As a native Amsterdamer, is not alone in his irritation with the constant stream of giggly, intoxicated, "obnoxious" drug tourists.
But as an economics student he finds drug tourism "mundane", and concedes there are strong arguments for legalising cannabis. This is music to the ears of the decriminalisation lobby, for whom laissez-faire Amsterdam is the model for dealing with drugs.
Their case was recently boosted by a Rand Corporation study suggesting that legalisation would cut street prices by about 80%, with the benign knock-on effect of reducing drug-related crime.
Another familiar argument is that, with legislation, consumers would have redress against dishonest drug dealers. Jeffrey Miron, a Harvard economics professor and self-acclaimed libertarian, also points out that violence is a natural consequence of the present arrangement. Arguments in the illegal drug trade cannot be resolved "by legal means," he says.
There is, too, increasing support from police authorities. "Making marijuana arrests a priority is a waste of police resources and does not reduce street violence," argues Anthony V. Bouza, a former NYPD commander. One million hours were spent by the NYPD between 2002 and 2012 on making 440,000 arrests for low-level marijuana possession. "Illegal, trivial, meaningless arrests undermine confidence in the justice system and corrupt the enforcers," he says.
Trusting people with freedom
Europe (like the U.S.) has, in practice, widely differing and shifting attitudes to the drug issue.There is much incoherence, with Holland and the Czech Republic making nonsense of tougher enforcement policies in neighbouring countries.
Less well-known is the case of Portugal, which on 1 October 2001 became the first EU member state explicitly to decriminalise drug possession: 1g of heroin, 2g of cocaine, 25g of marijuana and/or 5g of hashish are deemed not to exceed "the quantity required for an average individual consumption during a period of 10 days."
Lisbon social worker Rodrigo Garcez says that the law has not changed things very much, with one exception: "You still have the drug dealers and the shadiness that comes with the drug business. But those consuming (drugs) are treated and viewed differently."
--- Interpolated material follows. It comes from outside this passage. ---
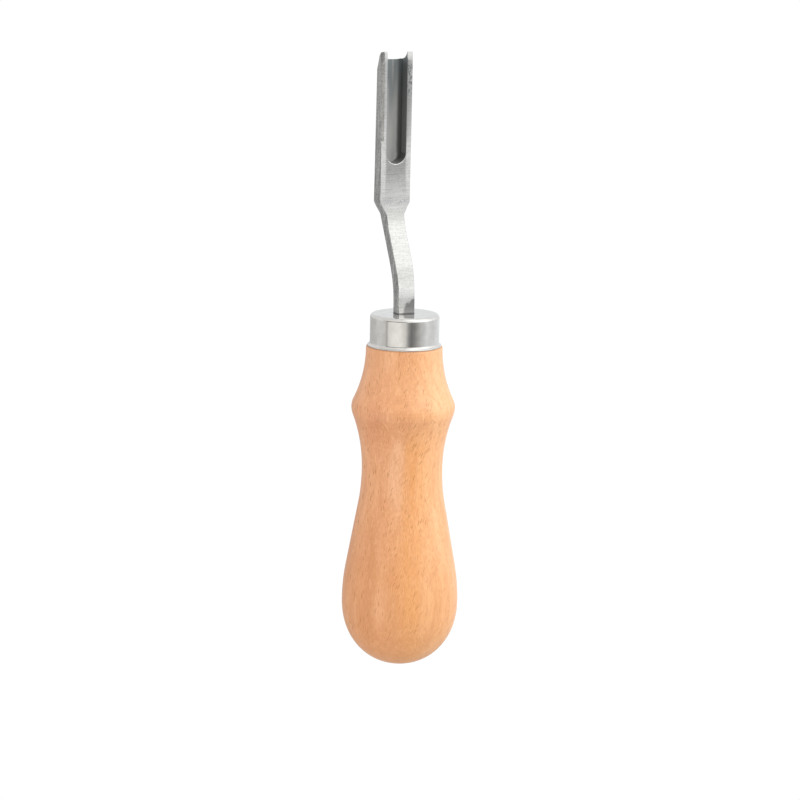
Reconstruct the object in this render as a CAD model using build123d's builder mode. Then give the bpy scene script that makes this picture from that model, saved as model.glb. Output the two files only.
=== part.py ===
from build123d import *
from math import cos, radians, sin, tan
import os

# Edge beveler: a steel blade with a U-channel head on a gooseneck shank, set in a turned
# beech handle through a polished metal ferrule.
# The tool stands upright. Z is the handle's axis with the butt at z = 0, the open side of
# the blade's channel faces -Y, and the tool is symmetric about the plane x = 0.
# Lengths are in millimetres, angles in degrees. A "height" is a z coordinate.

# ---- handle: (radius, height) of the points that its outline passes through ----------
bulb = (14.68, 16.3)                        # thickest section
fullness = 0.585                            # of the butt's curve; 0.552 would make it elliptical
bulb_end = (13.68, 26.5)                    # the bulb's curve becomes a straight cone
cone_end = (10.67, 43.05)                   # the cone becomes the waist's curve
waist = (10.12, 50.75)
ring_lower = (12.73, 64.85)
ring_crest = (12.99, 66.45)
ring_upper = (12.66, 68.05)
collar = (9.55, 81.4)
collar_top = 82.05                          # shoulder under the ferrule's lip
collar_edge_rounding = 0.3

# ---- ferrule --------------------------------------------------------------------------
ferrule_radius = 8.65
ferrule_wall = 0.6
ferrule_top = 90.05
ferrule_top_rounding = 0.95
ferrule_inner_rounding = 0.4
lip_radius = 9.22
lip_flare_height = 0.85                     # the wall flares out over this height
lip_edge = 0.25                             # upright outer edge of the lip
slot_clearance = 0.12                       # gap on each side between shank and slot

# ---- spigot and tang bore in the handle -------------------------------------------------
spigot_clearance = 0.06
spigot_chamfer = 0.5
bore_radius = 3.4
bore_end = 46.05
drill_point_angle = 118.0

# ---- blade: tang and shank --------------------------------------------------------------
shank_width = 4.45
shank_thickness = 3.02
shank_middle = 0.68                         # the shank stands this far behind the axis
tang_end = 47.55
tang_end_width = 3.0
tang_end_thickness = 2.0
tang_top = 88.35                            # the tang stops tapering here
neck_height = 93.05                         # the shank's front face starts to curve here
neck_back_height = 91.75                    # and its back face here
neck_radius = 22.0
neck_lean = 28.5
upper_shank_width = 4.78
upper_shank_thickness = 2.9
widening_start = 96.5
widening_end = 103.05

# ---- blade: head ------------------------------------------------------------------------
head_width = 8.05
head_front = 6.87                           # y of the head's front face
front_bend_rounding = 9.0
back_bend_rounding = 4.0
shoulder_low = 113.75                       # the head starts to open out here
shoulder_top = 116.9                        # and has its full width from here up
shoulder_rounding = 0.9
root_end = 118.0                            # from here to the nose it gets slowly thinner
root_thickness = 5.05
root_back_rounding = 1.3
nose_start = 149.6                          # the bevel round the nose starts here
nose_thickness = 4.86
nose_back_rounding = 2.2
channel_width = 5.4
channel_depth = 4.1
channel_low = 126.45                        # lowest point of the channel's round end
channel_corner_rounding = 1.0
floor_edge = 151.95                         # height of the cutting edge on the channel floor
floor_edge_land = 0.05                      # steel left at that edge by the bevel
floor_edge_rounding = 2.5                   # rounding of the nose at that height
tip_height = 154.05
tip_roll_off = 0.3                          # the front face falls back this far at the tips
tip_roll_off_length = 2.8
prong_foot = (9.3, 152.3)                   # (y, height) where the end turns up the prongs
prong_middle = (8.35, 152.8)

os.makedirs("parts", exist_ok=True)


# ---- handle ---------------------------------------------------------------------------
spigot_radius = ferrule_radius - ferrule_wall - spigot_clearance
spigot_top = ferrule_top - ferrule_wall - spigot_clearance
drill_point_height = bore_radius / tan(radians(drill_point_angle / 2))

with BuildPart() as handle:
    with BuildSketch(Plane.XZ):
        with BuildLine():
            Bezier((0, 0), (fullness * bulb[0], 0), (bulb[0], (1 - fullness) * bulb[1]), bulb)
            TangentArc(bulb, bulb_end, tangent=(0, 1))
            Line(bulb_end, cone_end)
            TangentArc(waist, cone_end, tangent=(0, -1))
            TangentArc(waist, ring_lower, tangent=(0, 1))
            ThreePointArc(ring_lower, ring_crest, ring_upper)
            TangentArc(collar, ring_upper, tangent=(0, -1))
            TangentArc(collar, (collar[0] - collar_edge_rounding, collar_top), tangent=(0, 1))
            Polyline(
                (collar[0] - collar_edge_rounding, collar_top),
                (spigot_radius, collar_top),
                (spigot_radius, spigot_top - spigot_chamfer),
                (spigot_radius - spigot_chamfer, spigot_top),
                (bore_radius, spigot_top),
                (bore_radius, bore_end),
                (0, bore_end - drill_point_height),
                (0, 0),
            )
        make_face()
    revolve(axis=Axis.Z)


# ---- ferrule --------------------------------------------------------------------------
slot_width = shank_width + 2 * slot_clearance
slot_depth = shank_thickness + 2 * slot_clearance
lip_top = collar_top + lip_edge
inner_radius = ferrule_radius - ferrule_wall
inner_top = ferrule_top - ferrule_wall

with BuildPart() as ferrule:
    with BuildSketch(Plane.XZ):
        with BuildLine():
            Polyline(
                (ferrule_radius, lip_top + lip_flare_height),
                (ferrule_radius, ferrule_top - ferrule_top_rounding),
            )
            RadiusArc(
                (ferrule_radius, ferrule_top - ferrule_top_rounding),
                (ferrule_radius - ferrule_top_rounding, ferrule_top),
                -ferrule_top_rounding,
            )
            Polyline(
                (ferrule_radius - ferrule_top_rounding, ferrule_top),
                (0, ferrule_top),
                (0, inner_top),
                (inner_radius - ferrule_inner_rounding, inner_top),
            )
            RadiusArc(
                (inner_radius - ferrule_inner_rounding, inner_top),
                (inner_radius, inner_top - ferrule_inner_rounding),
                ferrule_inner_rounding,
            )
            Polyline(
                (inner_radius, inner_top - ferrule_inner_rounding),
                (inner_radius, collar_top),
                (lip_radius, collar_top),
                (lip_radius, lip_top),
            )
            TangentArc(
                (ferrule_radius, lip_top + lip_flare_height),
                (lip_radius, lip_top),
                tangent=(0, -1),
            )
        make_face()
    revolve(axis=Axis.Z)
    with BuildSketch(Plane.XY.offset(inner_top)):
        with Locations((0, shank_middle)):
            Rectangle(slot_width, slot_depth)
    extrude(amount=2 * ferrule_wall, mode=Mode.SUBTRACT)


# ---- blade ----------------------------------------------------------------------------
def back_section(height, thickness, corner_rounding):
    """Section across the head: rounded at the back, and open far beyond its front face."""
    reach = 30
    with BuildSketch(Plane.XY.offset(height)) as section:
        with Locations((0, head_front + thickness - reach / 2)):
            Rectangle(head_width, reach)
        fillet(section.vertices().group_by(Axis.Y)[-1], corner_rounding)
    return section.sketch


def corner_at(outline, across, height):
    """The corner of a sketched outline at the given place."""
    return outline.vertices().sort_by_distance((across, height))[0]


lean = radians(neck_lean)
shank_front = shank_middle - shank_thickness / 2
shank_back = shank_middle + shank_thickness / 2
neck_front = (shank_front + neck_radius * (1 - cos(lean)), neck_height + neck_radius * sin(lean))
front_bend = neck_front[1] + (head_front - neck_front[0]) / tan(lean)
# the leaning back face, carried on down, would meet the upright one at this height
back_corner = front_bend - (head_front - shank_back) / tan(lean) - upper_shank_thickness / sin(lean)
back_curve_reach = back_corner - neck_back_height
neck_back = (
    shank_back + back_curve_reach * sin(lean),
    back_corner + back_curve_reach * cos(lean),
)
head_back = head_front + root_thickness
back_bend = neck_back[1] + (head_back - neck_back[0]) / tan(lean)
blank_top = tip_height + 3
nose_growth = (blank_top - nose_start) / (floor_edge - nose_start)
nose_taper = nose_thickness - channel_depth - floor_edge_land
nose_top_thickness = nose_thickness - nose_taper * nose_growth
nose_top_rounding = nose_back_rounding + (floor_edge_rounding - nose_back_rounding) * nose_growth
roll_off_radius = (tip_roll_off_length**2 + tip_roll_off**2) / (2 * tip_roll_off)

# what the cutter removes for the channel: round lower end, open front and open tip
with BuildPart() as channel:
    channel_centre = channel_low + channel_width / 2
    channel_length = blank_top + 2 - channel_centre
    with BuildSketch(Plane.XZ.offset(-head_front - channel_depth)):
        with Locations((0, channel_centre)):
            Circle(channel_width / 2)
        with Locations((0, channel_centre + channel_length / 2)):
            Rectangle(channel_width, channel_length)
    extrude(amount=2 * channel_depth)
    fillet(channel.faces().sort_by(Axis.Y)[-1].edges(), channel_corner_rounding)

with BuildPart() as blade:
    # side view: tang, straight shank, gooseneck and head
    with BuildSketch(Plane.YZ) as side_view:
        with BuildLine():
            Polyline(
                (shank_back, neck_back_height),
                (shank_back, tang_top),
                (shank_middle + tang_end_thickness / 2, tang_end),
                (shank_middle - tang_end_thickness / 2, tang_end),
                (shank_front, tang_top),
                (shank_front, neck_height),
            )
            TangentArc((shank_front, neck_height), neck_front, tangent=(0, 1))
            Polyline(
                neck_front,
                (head_front, front_bend),
                (head_front, blank_top),
                (head_back, blank_top),
                (head_back, back_bend),
                neck_back,
            )
            TangentArc((shank_back, neck_back_height), neck_back, tangent=(0, 1))
        make_face()
        fillet(corner_at(side_view, head_front, front_bend), front_bend_rounding)
        fillet(corner_at(side_view, head_back, back_bend), back_bend_rounding)
    extrude(amount=head_width, both=True)

    # front view: the shank widens a little in the gooseneck, then opens into the head
    with BuildSketch(Plane.XZ) as front_view:
        with BuildLine():
            Polyline(
                (0, tang_end - 1),
                (tang_end_width / 2, tang_end - 1),
                (tang_end_width / 2, tang_end),
                (shank_width / 2, tang_top),
                (shank_width / 2, widening_start),
                (upper_shank_width / 2, widening_end),
                (upper_shank_width / 2, shoulder_low),
                (head_width / 2, shoulder_top),
                (head_width / 2, blank_top),
                (0, blank_top),
            )
            mirror(about=Plane.YZ)
        make_face()
        for side in (-1, 1):
            fillet(corner_at(front_view, side * head_width / 2, shoulder_top), shoulder_rounding)
    extrude(amount=30, both=True, mode=Mode.INTERSECT)

    # the head's back edges are rounded, more so towards the nose, and the bevel that
    # sharpens the nose runs round its back and its back corners
    loft(
        sections=[
            back_section(tang_end - 1, root_thickness, root_back_rounding),
            back_section(root_end, root_thickness, root_back_rounding),
            back_section(nose_start, nose_thickness, nose_back_rounding),
            back_section(blank_top, nose_top_thickness, nose_top_rounding),
        ],
        ruled=True,
        mode=Mode.INTERSECT,
    )

    add(channel.part, mode=Mode.SUBTRACT)

    # the end runs straight across the floor, then turns up to a point on each prong
    tip = (head_front + tip_roll_off, tip_height)
    with BuildSketch(Plane.YZ):
        with BuildLine():
            Polyline(
                (head_back + 1, floor_edge),
                (head_front + channel_depth, floor_edge),
                prong_foot,
            )
            ThreePointArc(prong_foot, prong_middle, tip)
            RadiusArc((head_front, tip_height - tip_roll_off_length), tip, roll_off_radius)
            Polyline(
                (head_front, tip_height - tip_roll_off_length),
                (head_front - 1, tip_height - tip_roll_off_length),
                (head_front - 1, blank_top + 1),
                (head_back + 1, blank_top + 1),
                (head_back + 1, floor_edge),
            )
        make_face()
    extrude(amount=head_width, both=True, mode=Mode.SUBTRACT)


# ---- adhesive -------------------------------------------------------------------------
with BuildPart() as tang_adhesive:
    with BuildSketch(Plane.XZ):
        with BuildLine():
            Polyline(
                (0, bore_end - drill_point_height),
                (bore_radius, bore_end),
                (bore_radius, spigot_top),
                (0, spigot_top),
                close=True,
            )
        make_face()
    revolve(axis=Axis.Z)
    add(blade.part, mode=Mode.SUBTRACT)


# ---- files ----------------------------------------------------------------------------
handle.part.label = "handle"
export_step(handle.part, "parts/handle.step")
ferrule.part.label = "ferrule"
export_step(ferrule.part, "parts/ferrule.step")
blade.part.label = "blade"
export_step(blade.part, "parts/blade.step")
tang_adhesive.part.label = "tang_adhesive"
export_step(tang_adhesive.part, "parts/tang_adhesive.step")
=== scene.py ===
import math

import bmesh
import bpy
import numpy as np
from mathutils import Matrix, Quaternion, Vector


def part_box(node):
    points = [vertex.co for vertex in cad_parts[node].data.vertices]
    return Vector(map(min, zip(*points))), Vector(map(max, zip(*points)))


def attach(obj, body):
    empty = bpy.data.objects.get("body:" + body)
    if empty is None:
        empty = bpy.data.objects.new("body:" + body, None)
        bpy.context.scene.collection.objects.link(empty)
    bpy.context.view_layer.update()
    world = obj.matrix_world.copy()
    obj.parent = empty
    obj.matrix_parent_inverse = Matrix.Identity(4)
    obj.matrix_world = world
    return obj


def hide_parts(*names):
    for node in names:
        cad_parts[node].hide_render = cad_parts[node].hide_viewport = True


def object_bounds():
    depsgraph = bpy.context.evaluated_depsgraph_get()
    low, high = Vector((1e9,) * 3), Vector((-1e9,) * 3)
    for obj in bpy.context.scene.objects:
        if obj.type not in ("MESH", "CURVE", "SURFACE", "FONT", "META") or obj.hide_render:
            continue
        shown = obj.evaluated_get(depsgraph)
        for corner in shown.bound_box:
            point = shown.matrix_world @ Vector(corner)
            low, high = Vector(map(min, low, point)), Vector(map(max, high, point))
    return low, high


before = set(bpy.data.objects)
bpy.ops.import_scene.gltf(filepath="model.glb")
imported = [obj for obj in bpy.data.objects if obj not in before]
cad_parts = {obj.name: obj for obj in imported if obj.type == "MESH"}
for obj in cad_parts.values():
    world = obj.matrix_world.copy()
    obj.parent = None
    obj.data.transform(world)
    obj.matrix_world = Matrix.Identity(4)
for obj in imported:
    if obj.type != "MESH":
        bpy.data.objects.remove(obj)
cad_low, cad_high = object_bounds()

# Looks for an edge beveler: beech handle, polished ferrule and a ground steel blade.
# The row frame: Z is the handle's axis with the butt at 0, the blade's channel faces -Y, and
# the tool is symmetric about x = 0. Sizes named below are millimetres, and MM makes metres.
MM = 0.001

scene = bpy.context.scene
scene.view_settings.view_transform = "Standard"


def box_mm(node):
    low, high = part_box(node)
    return low / MM, high / MM


# ================================================================ outlines
def tangent_arc(start, end, heading, steps=16):
    """Points after start on the circular arc that leaves start along heading and reaches end."""
    start, end = Vector(start), Vector(end)
    along = Vector(heading).normalized()
    aside = Vector((-along.y, along.x))
    chord = end - start
    radius = chord.length_squared / (2 * chord.dot(aside))
    sweep = 2 * math.atan2(chord.dot(aside), chord.dot(along))
    centre = start + aside * radius
    points = []
    for step in range(1, steps + 1):
        angle = sweep * step / steps
        offset = along * math.sin(angle) - aside * math.cos(angle)
        points.append(tuple(centre + offset * radius))
    return points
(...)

With legalisation, both sides agree, drug-users are no longer seen through the prism of the criminal justice system. As the Dutch also discovered, once the stigma attached to criminal prosecution is removed, so too is one of the key barriers to seeking treatment.
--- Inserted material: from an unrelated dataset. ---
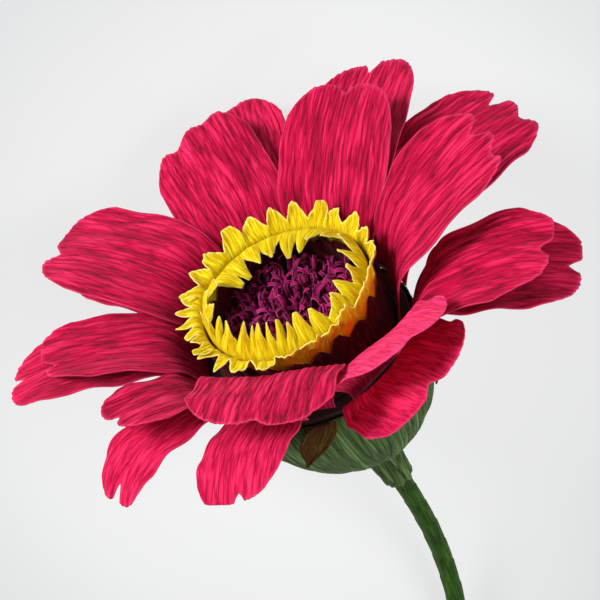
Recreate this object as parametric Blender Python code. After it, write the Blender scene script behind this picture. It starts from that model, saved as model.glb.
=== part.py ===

Interestingly, unlike Amsterdam and Prague, Portugal has not attracted drug tourism: 95% of those accused of drug offenses since 2001 have been Portuguese. Moreover consumption of all drugs has plummeted in the most critical groups of young people (13-15 years and 16-18 years) since 2001, along with drug-related deaths, down from 400 in 1999 to 290 in 2006.
Making drugs uncool
Every country has its particularities. But it is a notable, and a potentially useful example, that Portugal’s initiative was balanced by social rehabilitation programmes such as Vida-Emprego (Life Employment Programme – PVE) to ensure drug-users had jobs while they were being treated.
Despite Europe’s lack of a uniform policy, it seems this more humane and pragmatic approach is gaining ground. In its 2005 annual report, the EMCDAA noted "the trend to conceive the illicit use of drugs as a relatively minor offence, to which it is not adequate to apply sanctions involving the deprivation of liberty."
Portugal is a leading example of an approach based on incentives, reminders, warnings, and invitations to rehab, in which drug users are not seen as outcasts or degenerates, but rather as citizens in need of extensive care and treatment.
The 2001 bill in Portugal killed the "rebel-factor" for many young people, says Rodrigo Garcez. "Once it’s not forbidden, it’s really not that ‘cool’ or ‘glamorous’. Beer did the job for me."